BCX is also the largest employer of ICT skills in Africa with close to 7 000 employees, who have vast experience in delivering large projects on the continent.

The 33-year-old business is also an African leader in cloud services. Through the merger of UCS and Canoa, BCX has the largest ICT support services footprint with more than 1 000 skilled engineers.

Just looking at BCX’s footprint and growth potential, the deal is likely to be rejected by shareholders due to the offer price.

We wait to see if the 20% premium offered by Telkom to BCX investors will be enough to seal the deal that could radically transform Africa’s largest fixed-telephone group.

One can’t help but think that Telkom’s offer leaves the door wide open for other potential bidders to enter the fray and spoil the party for Telkom CEO Sipho Maseko and his executive team plus bankers, who have masterfully and quietly spearheaded the deal until it was announced to the market.
 
Furthermore, BCX has a strong balance sheet, which makes the company more attractive. In the six months to end-February 2014, BCX’s total equity and liabilities stood at R3.7bn.

Maseko’s problem may be that reviving a deal scuppered two years ago by the Competition Commission could have enticed other big players with deep pockets, even private equity firms.

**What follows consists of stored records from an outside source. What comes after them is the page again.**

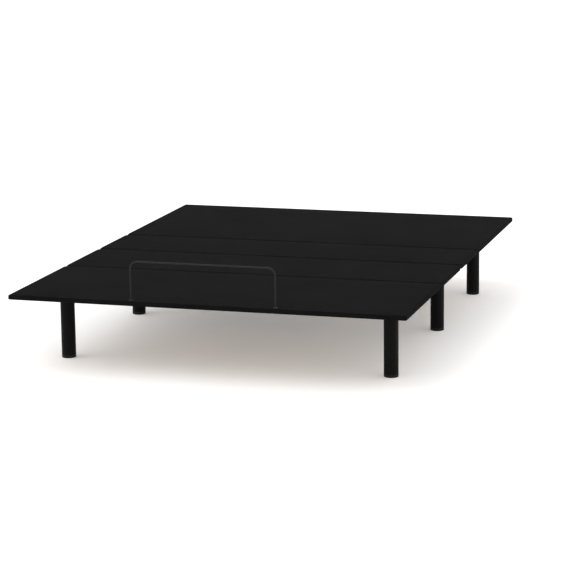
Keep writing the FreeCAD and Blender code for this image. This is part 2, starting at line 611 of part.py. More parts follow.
def push_rod(at):
    """Drive nut and the sliding tube it pushes."""
    nut = at.along(NUT_U0, NUT_U1, OUTER_BORE - LOOSE).cut(
        at.along(NUT_U0 - 1, NUT_U1 + 1, SPINDLE_R + LOOSE))
    tube = at.along(NUT_U1, EYE_U0, ROD_R).cut(
        at.along(NUT_U1 - 1, EYE_U0 + 1, ROD_R - ROD_WALL))
    return [nut, tube]


def slotted_eye(at):
    """Rod end whose slot lets the lift pin run ahead of the rod."""
    pin_u = 2 * PIVOT_REACH
    far_u = pin_u + slot_travel() + LOOSE
    slot_half = ACT_PIN_R + SLOT_PLAY
    eye = at.box(-EYE_HALF_X, EYE_HALF_X, EYE_U0, far_u, -EYE_R, EYE_R)
    eye = eye.fuse(at.across(-EYE_HALF_X, EYE_HALF_X, far_u, 0, EYE_R))
    slot = at.box(-EYE_HALF_X - 1, EYE_HALF_X + 1, pin_u, far_u, -slot_half, slot_half)
    for u in (pin_u, far_u):
        slot = slot.fuse(at.across(-EYE_HALF_X - 1, EYE_HALF_X + 1, u, 0, slot_half))
    return eye.cut(slot)


def actuators():
    for name, at in (("head", HEAD_DRIVE), ("foot", FOOT_DRIVE)):
        add(f"{name}_gear_case", gear_case(at))
        add(f"{name}_motor", motor(at))
        add(f"{name}_spindle", spindle(at))
        add(f"{name}_outer_tube", *outer_tube(at))
        add(f"{name}_push_rod", *push_rod(at))
        add(f"{name}_rod_eye", slotted_eye(at))


# ---------------------------------------------------------------- electrics

def lead_gland(x, y, z):
    """Gland that stands out of a housing's right-hand side."""
    return Part.makeCylinder(GLAND_R, GLAND_L, V(x, y, z), V(1, 0, 0))


def electrics():
    """Control box with its lid, and the power supply, screwed to the seat panel's underside."""
    (cx0, cx1), (cy0, cy1) = CONTROL_X, CONTROL_Y
    case_z0 = BOARD_BOTTOM - BOX_T
    case = box(cx0, cx1, cy0, cy1, case_z0, BOARD_BOTTOM)
    case = case.makeFillet(BOX_CORNER_R, upright_edges(case))
    case = case.cut(box(cx0 + BOX_WALL, cx1 - BOX_WALL, cy0 + BOX_WALL, cy1 - BOX_WALL,
                        case_z0 - 1, BOARD_BOTTOM - BOX_WALL))
    case = case.fuse([lead_gland(cx1, y, BOARD_BOTTOM - BOX_T / 2)
                      for y in (cy0 + 16, (cy0 + cy1) / 2, cy1 - 16)])
    lid = box(cx0, cx1, cy0, cy1, case_z0 - LID_T, case_z0)
    lid = lid.makeFillet(BOX_CORNER_R, upright_edges(lid))
    add("control_box", case)
    add("control_box_lid", lid)
    (sx0, sx1), (sy0, sy1) = SUPPLY_X, SUPPLY_Y
    supply = box(sx0, sx1, sy0, sy1, BOARD_BOTTOM - SUPPLY_T, BOARD_BOTTOM)
    supply = supply.makeFillet(BOX_CORNER_R, supply.Edges)
    inlet_y = (sy0 + sy1) / 2
    inlet = box(sx0 - 1, sx0 + INLET_DEPTH, inlet_y - INLET_W / 2, inlet_y + INLET_W / 2,
                BOARD_BOTTOM - INLET_Z1, BOARD_BOTTOM - INLET_Z0)
    gland = lead_gland(sx1, inlet_y, BOARD_BOTTOM - SUPPLY_T / 2)
    add("power_supply", supply.cut(inlet).fuse(gland))


# ---------------------------------------------------------------- assembly

fixed_frame()
add("actuator_anchor", *anchor_bracket())
add("pivot_pins", *pivot_pins())
legs()
deck()
head_section()
thigh_section()
calf_section()
support_links()
retainer()
actuators()
electrics()

os.makedirs("parts", exist_ok=True)
for name, solids in nodes.items():
    for solid in solids:
        if not solid.isValid() or solid.Volume <= 0 or len(solid.Solids) != 1:
            raise SystemExit(f"{name} has a bad solid")
    shape = solids[0] if len(solids) == 1 else Part.makeCompound(solids)
    shape.exportStep(f"parts/{name}.step")
print(len(nodes), "nodes,", sum(len(s) for s in nodes.values()), "solids")
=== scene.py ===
import json
import math

import bmesh
import bpy
import numpy as np
from mathutils import Matrix, Vector, noise


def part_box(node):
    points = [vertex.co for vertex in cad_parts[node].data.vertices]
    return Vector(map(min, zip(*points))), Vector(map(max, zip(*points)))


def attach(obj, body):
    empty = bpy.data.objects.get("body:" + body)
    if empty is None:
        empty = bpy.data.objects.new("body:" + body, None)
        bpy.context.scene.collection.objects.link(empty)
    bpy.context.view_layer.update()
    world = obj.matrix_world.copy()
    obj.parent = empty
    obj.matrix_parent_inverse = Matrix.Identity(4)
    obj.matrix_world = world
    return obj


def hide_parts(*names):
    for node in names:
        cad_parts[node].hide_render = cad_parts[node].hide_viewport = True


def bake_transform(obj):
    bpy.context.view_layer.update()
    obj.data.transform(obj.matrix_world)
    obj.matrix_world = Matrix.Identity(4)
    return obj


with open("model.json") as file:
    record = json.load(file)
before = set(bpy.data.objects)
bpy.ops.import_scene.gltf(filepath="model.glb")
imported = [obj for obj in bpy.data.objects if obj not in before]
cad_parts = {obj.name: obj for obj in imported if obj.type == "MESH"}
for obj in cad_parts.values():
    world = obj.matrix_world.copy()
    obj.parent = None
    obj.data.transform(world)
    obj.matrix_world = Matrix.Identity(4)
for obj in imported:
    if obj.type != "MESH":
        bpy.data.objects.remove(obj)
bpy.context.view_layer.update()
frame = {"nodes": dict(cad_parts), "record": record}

# Metres. +Z up, +Y towards the head end, +X to the right as seen from the foot end.
MM = 0.001
PANELS = {                 # each deck panel and the body it belongs to
    "head": "head_section",
    "seat": "base_frame",
    "thigh": "thigh_section",
    "calf": "calf_section",
}
HINGES = {                 # each hinge's panels, the one nearer the foot end first
    "head": ("seat", "head"),
    "thigh": ("thigh", "seat"),
    "knee": ("calf", "thigh"),
}


# ---------------------------------------------------------------- camera, lights and floor

CAMERA_PLACE = (2.48807, -8.31578, 1.99528)
CAMERA_YAW, CAMERA_PITCH, CAMERA_ROLL = -0.28777, 0.20954, -0.01121
CAMERA_LENS = 136.07


def make_camera():
    """The photograph's view: from the foot end's right, a little above, through a long lens."""
    yaw, pitch, roll = CAMERA_YAW, CAMERA_PITCH, CAMERA_ROLL
    level = math.cos(pitch)
    forward = Vector((math.sin(yaw) * level, math.cos(yaw) * level, -math.sin(pitch)))
    level_right = Vector((math.cos(yaw), -math.sin(yaw), 0))
    level_up = level_right.cross(forward)
    right = math.cos(roll) * level_right + math.sin(roll) * level_up
    up = math.cos(roll) * level_up - math.sin(roll) * level_right
    data = bpy.data.cameras.new("camera")
    data.lens = CAMERA_LENS
    data.sensor_width = 36
    data.clip_end = 200
    camera = bpy.data.objects.new("camera", data)
    camera.matrix_world = Matrix.Translation(CAMERA_PLACE) @ Matrix(
        (right, up, -forward)).transposed().to_4x4()
    bpy.context.scene.collection.objects.link(camera)
    bpy.context.scene.camera = camera


def soft_sun(name, towards, softness, strength):
    """A very wide distant light, as a large softbox is, shining along towards."""
    data = bpy.data.lights.new(name, "SUN")
    data.angle = math.radians(softness)
    data.energy = strength
    light = bpy.data.objects.new(name, data)
    light.rotation_euler = Vector(towards).to_track_quat("-Z", "Y").to_euler()
    bpy.context.scene.collection.objects.link(light)


def make_studio():
    """A pale floor under three large soft lights, with white all round."""
    scene = bpy.context.scene
    scene.view_settings.view_transform = "Standard"
    world = bpy.data.worlds.new("studio")
    world.use_nodes = True
    background = world.node_tree.nodes["Background"]
    background.inputs["Color"].default_value = (1.0, 1.0, 1.0, 1.0)
    background.inputs["Strength"].default_value = 1.0
    scene.world = world
    soft_sun("key", (0.75, 0.55, -1.0), 55, 0.85)
    soft_sun("fill", (-0.9, 0.35, -0.8), 70, 0.25)
    soft_sun("back", (0.15, -1.0, -0.75), 60, 0.2)
    bpy.ops.mesh.primitive_plane_add(size=120)
    floor = bpy.context.object
    floor.name = "floor"
    floor.data.materials.append(floor_material())


# ---------------------------------------------------------------- node helpers

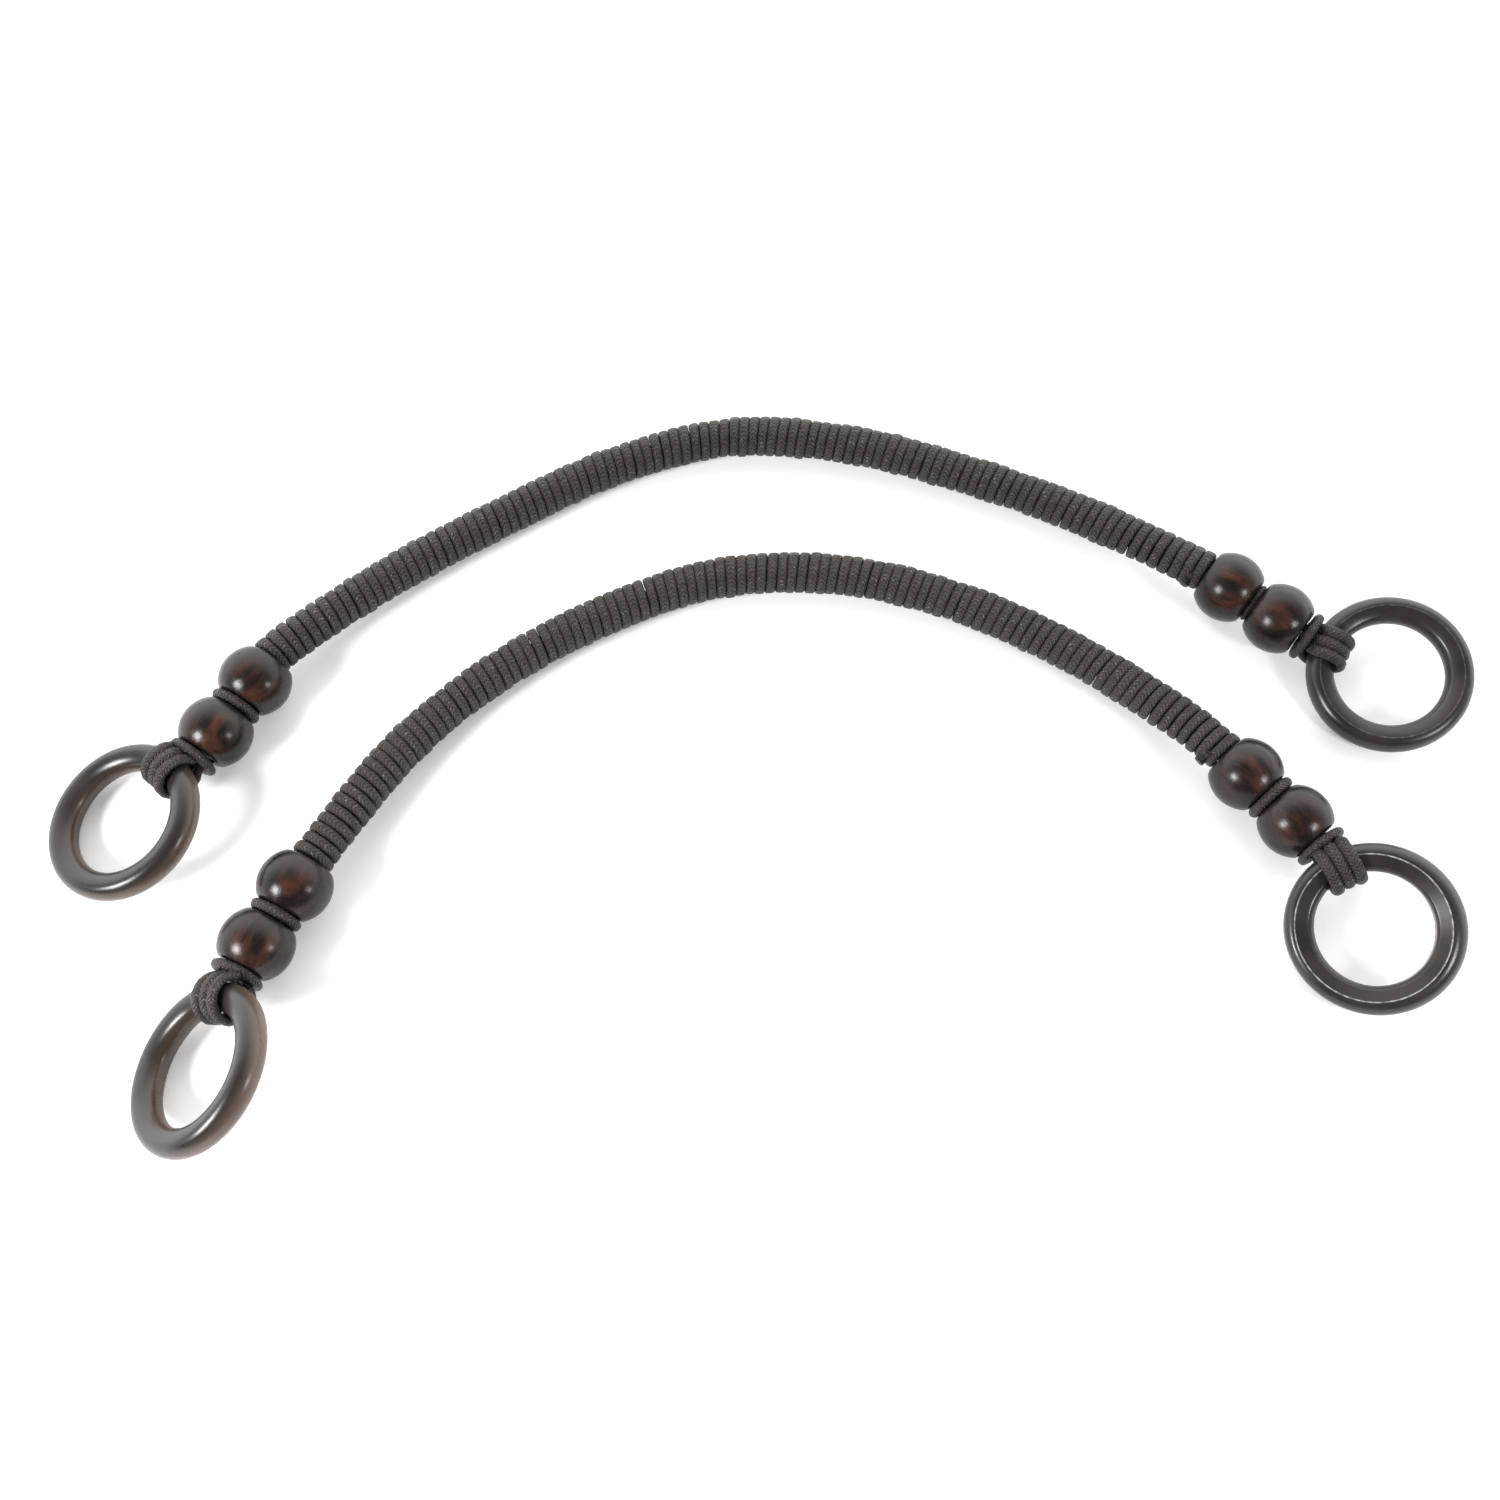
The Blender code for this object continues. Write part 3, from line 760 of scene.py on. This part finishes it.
def collar(name, frame_at, radius, cord_radius, random, lean=0.0, flatness=1.0):
    """One closed turn of cord about the frame's +X.

    lean is how far its +Y side stands forward, and flatness narrows the cord along +X.
    """
    points = []
    for step in range(COLLAR_POINTS + 1):
        angle = 2 * math.pi * step / COLLAR_POINTS
        points.append(frame_at @ Vector((lean * math.cos(angle), radius * math.cos(angle),
                                         radius * math.sin(angle))))
    lead_in = points[-1 - COLLAR_LEAD:-1]
    lead_out = points[1:COLLAR_LEAD + 1]
    route = Route(lead_in + points + lead_out,
                  frame_at.to_3x3() @ Vector((1.0, 0.0, 0.0)))
    lead = route.lengths[COLLAR_LEAD * SPAN_SAMPLES]
    turn = route.lengths[(COLLAR_LEAD + COLLAR_POINTS) * SPAN_SAMPLES] - lead
    count = int(turn / CORD_SPACING)
    distance = lead + np.linspace(0, turn, count, endpoint=False)[:, None]
    around, width, thickness, cosine, sine = section(
        CORD_SIDES, cord_radius * flatness, cord_radius)
    angle = 2 * np.pi * (distance - lead) / turn
    relief = lumps(angle * round(turn / LUMP_LENGTH), around[None, :])
    swell = 1 + SWELL * np.sin(3 * angle + random.uniform(0, COLLAR_PHASES))
    across = thickness[None, :] * swell + relief * sine[None, :]
    above = width[None, :] * swell + relief * cosine[None, :]
    rows = route.place(np.broadcast_to(distance, across.shape), across, above)
    plaits = round(turn / (PLAIT_LENGTH * MM))
    lengths = np.linspace(0, plaits * PLAIT_LENGTH * MM, count + 1)
    return dress(skin(name, rows, lengths, loop=True), CORD)


def strand_points(neck, loop, place):
    """A strand: out of the neck collar, round the ring's tube and back in."""
    lateral = place * STRAND_PITCH
    set_back = RING_RADIUS - math.sqrt(RING_RADIUS ** 2 - lateral ** 2)
    across = NECK_PITCH * place
    height = NECK_HALF_HEIGHT
    legs = []
    angles = []
    for side in (1, -1):
        legs.append([neck @ Vector((along, across, side * height))
                     for along in LEG_PLACES])
        foot = loop.inverted() @ legs[-1][-1]
        toward_bead = set_back - foot.x
        distance = math.hypot(toward_bead, foot.z)
        rise = math.atan2(side * foot.z, toward_bead)
        angles.append(rise + math.acos(min(1.0, STRAND_REACH / distance)))
    first, last = angles[0], 2 * math.pi - angles[1]
    turns = np.linspace(first, last, STRAND_ARC_POINTS)
    arc_points = [loop @ Vector((set_back - STRAND_REACH * math.cos(turn), lateral,
                                 STRAND_REACH * math.sin(turn))) for turn in turns]
    return legs[0] + arc_points + legs[1][::-1]


class End:
    """The frames of one end of a handle, from the CAD frame's joints.

    +X points from the grip to the ring in all of them, and the ring's and the loop's +Z
    is the upper side of the ring.
    """

    def __init__(self, handle, side):
        self.prefix = f"{handle.prefix}_{side}"
        self.grip_body = f"{handle.prefix}_grip_{END_SEGMENT[side]}"
        self.axis = joint_axis(f"{self.prefix}_inner_bead_spin")
        self.bead = {place: joint_point(f"{self.prefix}_{place}_bead_spin")
                     for place in BEAD_PLACES}
        between = (self.bead["inner"] + self.bead["outer"]) / 2
        self.middle = frame_matrix(between, self.axis, UP)
        loop_at = joint_point(f"{self.prefix}_ring_swing")
        ring_at = node_centre(f"{self.prefix}_ring")
        toward = (ring_at - loop_at).normalized()
        normal = toward.cross(joint_axis(f"{self.prefix}_ring_swing"))
        if normal.z < 0:
            normal = -normal
        self.loop = frame_matrix(loop_at, toward, normal)
        self.ring = frame_matrix(ring_at, toward, normal)
        neck_twist = f"{self.prefix}_neck_twist"
        self.neck = frame_matrix(joint_point(neck_twist), joint_axis(neck_twist), normal)


def beads(end, random):
    z_along = Matrix.Rotation(math.pi / 2, 4, "Y")
    for place in BEAD_PLACES:
        roll = Matrix.Rotation(random.uniform(0, BEAD_ROLL), 4, "Z")
        at = frame_matrix(end.bead[place], end.axis, UP) @ z_along @ roll
        obj = lathe(f"{end.prefix}_{place}_bead_turned", bead_profile(), BEAD_STEPS, at)
        dress(obj, BEAD_WOOD)
        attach(obj, f"{end.prefix}_{place}_bead")
        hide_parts(f"{end.prefix}_{place}_bead")


def mid_collar(end, random):
    spacing = (end.bead["inner"] - end.bead["outer"]).length
    sizes = (COLLAR_RADIUS, COLLAR_CORD_RADIUS)
    if spacing < SUNK_SPACING:
        sizes = (SUNK_COLLAR_RADIUS, SUNK_CORD_RADIUS)
    obj = collar(f"{end.prefix}_mid_collar_cord", end.middle, *sizes, random)
    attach(obj, end.grip_body)
    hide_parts(f"{end.prefix}_mid_collar")


def neck_collar(end, random):
    shifted = end.neck @ Matrix.Translation((NECK_COLLAR_SHIFT, 0.0, 0.0))
    obj = collar(f"{end.prefix}_neck_collar_cord", shifted, COLLAR_RADIUS, COLLAR_CORD_RADIUS,
                 random, NECK_COLLAR_LEAN[end.prefix], NECK_COLLAR_FLATNESS)
    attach(obj, f"{end.prefix}_neck")
    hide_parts(f"{end.prefix}_neck_collar")


def cut_end(end):
    """The short cut end of a cord, curving out of the turn that CUT_ENDS says."""
    turn, degrees, length = CUT_ENDS[end.prefix]
    last_turn = end.bead["inner"] - end.axis * (
        BEAD_HALF_LENGTH + WINDING_TO_BEAD + WINDING_PITCH)
    at, radius, body = {
        "neck": (end.neck, COLLAR_RADIUS, f"{end.prefix}_neck"),
        "middle": (end.middle, COLLAR_RADIUS, end.grip_body),
        "winding": (frame_matrix(last_turn, end.axis, UP), WINDING_RADIUS, end.grip_body),
    }[turn]
    angle = math.radians(degrees)
    out = Vector((0.0, math.cos(angle), math.sin(angle)))
    tangent = Vector((0.0, -math.sin(angle), math.cos(angle)))
    place = out * radius - Vector((CUT_ASIDE, 0.0, 0.0))
    points = [place - tangent * CUT_ROOT, place, place + (tangent + out * 0.7) * length / 2,
              place + (tangent * 0.8 + out) * length]
    route = Route([at @ point for point in points], at.to_3x3() @ Vector((1.0, 0.0, 0.0)))
    obj = laid_cord(f"{end.prefix}_cut_end", route, COLLAR_CORD_RADIUS, COLLAR_CORD_RADIUS)
    dress(obj, CORD)
    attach(obj, body)


def cords_through_beads(end):
    first = end.bead["inner"] - end.axis * BEAD_HALF_LENGTH
    last = end.bead["outer"] + end.axis * (BEAD_HALF_LENGTH - BUNDLE_INSET)
    through = Route([first, end.bead["inner"], end.bead["outer"], last], UP)
    cords = []
    for k in range(BUNDLE_CORDS):
        lay_radius = BUNDLE_LAY_RADIUS if k else 0.0
        first_angle = 2 * math.pi * k / (BUNDLE_CORDS - 1)
        rows, lengths = twisted_rows(through, 0.0, through.length, 0.0, lay_radius,
                                     first_angle)
        cords.append(skin(f"cord_{k}", rows, lengths))
    name = f"{end.prefix}_cords_through_beads"
    obj = dress(joined(name, cords), CORD)
    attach(obj, end.grip_body)
    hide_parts(f"{end.prefix}_cord_bundle")


def strands(end, random):
    across_loop = end.loop.to_3x3() @ Vector((0, 1, 0))
    for number, place in enumerate((-1, 0, 1), 1):
        route = Route(strand_points(end.neck, end.loop, place), across_loop)
        obj = laid_cord(f"{end.prefix}_strand_{number}_cord", route, STRAND_HALF_WIDTH,
                        STRAND_HALF_THICKNESS, NECK_SQUEEZE, random.uniform(0, 2) * MM)
        dress(obj, CORD)
        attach(obj, f"{end.prefix}_neck")
        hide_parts(f"{end.prefix}_strand_{number}")


def ring(end):
    obj = lathe(f"{end.prefix}_ring_turned", ring_profile(RING_CRISPNESS[end.prefix]),
                RING_STEPS, end.ring, CREST_OFF_CENTRE.get(end.prefix, (0.0, 0.0)))
    dress(obj, RING_WOOD.get(end.prefix, PLAIN_RING_WOOD))
    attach(obj, f"{end.prefix}_ring")
    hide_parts(f"{end.prefix}_ring")


# The stage.

def floor():
    low = cad_box[0]
    mesh = bpy.data.meshes.new("floor")
    corners = [(-1, -1), (1, -1), (1, 1), (-1, 1)]
    mesh.from_pydata([(x * FLOOR_REACH, y * FLOOR_REACH, low.z) for x, y in corners], [],
                     [(0, 1, 2, 3)])
    obj = bpy.data.objects.new("floor", mesh)
    bpy.context.scene.collection.objects.link(obj)
    look = Look("pale_floor")
    place = look.add("TexCoord", {}).outputs["Object"]
    mottle = look.noise(place, 3.0)
    colour = look.blend(mottle, (0.90, 0.90, 0.895, 1.0), (0.93, 0.93, 0.925, 1.0))
    mesh.materials.append(look.finish(colour, 0.7, look.bump(mottle, 0.0001),
                                      Specular_IOR_Level=0.2,
                                      Emission_Color=WARM_WHITE,
                                      Emission_Strength=FLOOR_GLOW))


def softbox(name, place, size, radiance):
    """A square area light of this brightness, facing the middle of the floor."""
    data = bpy.data.lights.new(name, "AREA")
    data.shape = "SQUARE"
    data.size = size
    data.energy = radiance * math.pi * size * size
    obj = bpy.data.objects.new(name, data)
    obj.location = place
    obj.rotation_euler = (-Vector(place)).to_track_quat("-Z", "Y").to_euler()
    bpy.context.scene.collection.objects.link(obj)


def world():
    """A white tent, open and dim where the camera stands."""
    made = bpy.data.worlds.new("tent")
    bpy.context.scene.world = made
    made.use_nodes = True
    tree = made.node_tree
    background = tree.nodes["Background"]
    direction = tree.nodes.new("ShaderNodeTexCoord")
    facing = tree.nodes.new("ShaderNodeVectorMath")
    facing.operation = "DOT_PRODUCT"
    opening = math.radians(OPENING_ELEVATION)
    facing.inputs[1].default_value = (0.0, -math.cos(opening), math.sin(opening))
    fade = tree.nodes.new("ShaderNodeMapRange")
    fade.interpolation_type = "SMOOTHSTEP"
    fade.inputs["From Min"].default_value = math.cos(math.radians(OPENING_REACH[1]))
    fade.inputs["From Max"].default_value = math.cos(math.radians(OPENING_REACH[0]))
    fade.inputs["To Min"].default_value = TENT_RADIANCE
    fade.inputs["To Max"].default_value = OPENING_RADIANCE
    tree.links.new(direction.outputs["Generated"], facing.inputs[0])
    tree.links.new(facing.outputs["Value"], fade.inputs["Value"])
    tree.links.new(fade.outputs[0], background.inputs["Strength"])
    background.inputs["Color"].default_value = WARM_WHITE


def camera():
    """At the viewing angle, looking at the layout's origin."""
    data = bpy.data.cameras.new("camera")
    data.lens = CAMERA_LENS
    data.sensor_width = CAMERA_SENSOR
    obj = bpy.data.objects.new("camera", data)
    elevation = math.radians(CAMERA_ELEVATION)
    back = Vector((0.0, -math.cos(elevation), math.sin(elevation)))
    obj.location = back * CAMERA_DISTANCE - GROUND_CENTRE
    obj.rotation_euler = (math.pi / 2 - elevation, 0.0, 0.0)
    bpy.context.scene.collection.objects.link(obj)
    bpy.context.scene.camera = obj


def main():
    camera()
    random = np.random.default_rng(RANDOM_SEED)
    for prefix in GRIP_POINTS:
        handle = Handle(prefix)
        winding(handle, random)
        core(handle)
        for side in SIDES:
            end = End(handle, side)
            beads(end, random)
            mid_collar(end, random)
            neck_collar(end, random)
            cut_end(end)
            cords_through_beads(end)
            strands(end, random)
            ring(end)
    floor()
    world()
    for name, settings in SOFTBOXES.items():
        softbox(name, *settings)
    bpy.context.scene.view_settings.view_transform = "Standard"


main()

The Telkom boss, his executive team and their bankers appear to have placed less emphasis on strategy and focused on value only when they made their offer.

They should have done better than the 20% premium to discourage counterbids, especially considering that BCX has made serious inroads into the rest of Africa and is positioned for good growth. It has strategic partnerships with global firms Argility, IBM, Cisco, Microsoft, EMC, HP, SAP, Oracle and NorthgateArinso.

If Telkom wants to safeguard its bid – which will be financed through its internal cash resources – it needs to dig deeper into its balance sheet and set aside more cash in case it has to participate in a bidding war.

However, Telkom seems to be banking on the implementation agreement signed by both parties, which entitles it to match or better its offer if there is a superior counterbid. If the Telkom bid succeeds, BCX will be delisted on the JSE on around November 11 2014.

Market talk has it that French telecoms group Orange has been circled over BCX and is assessing whether to buy it.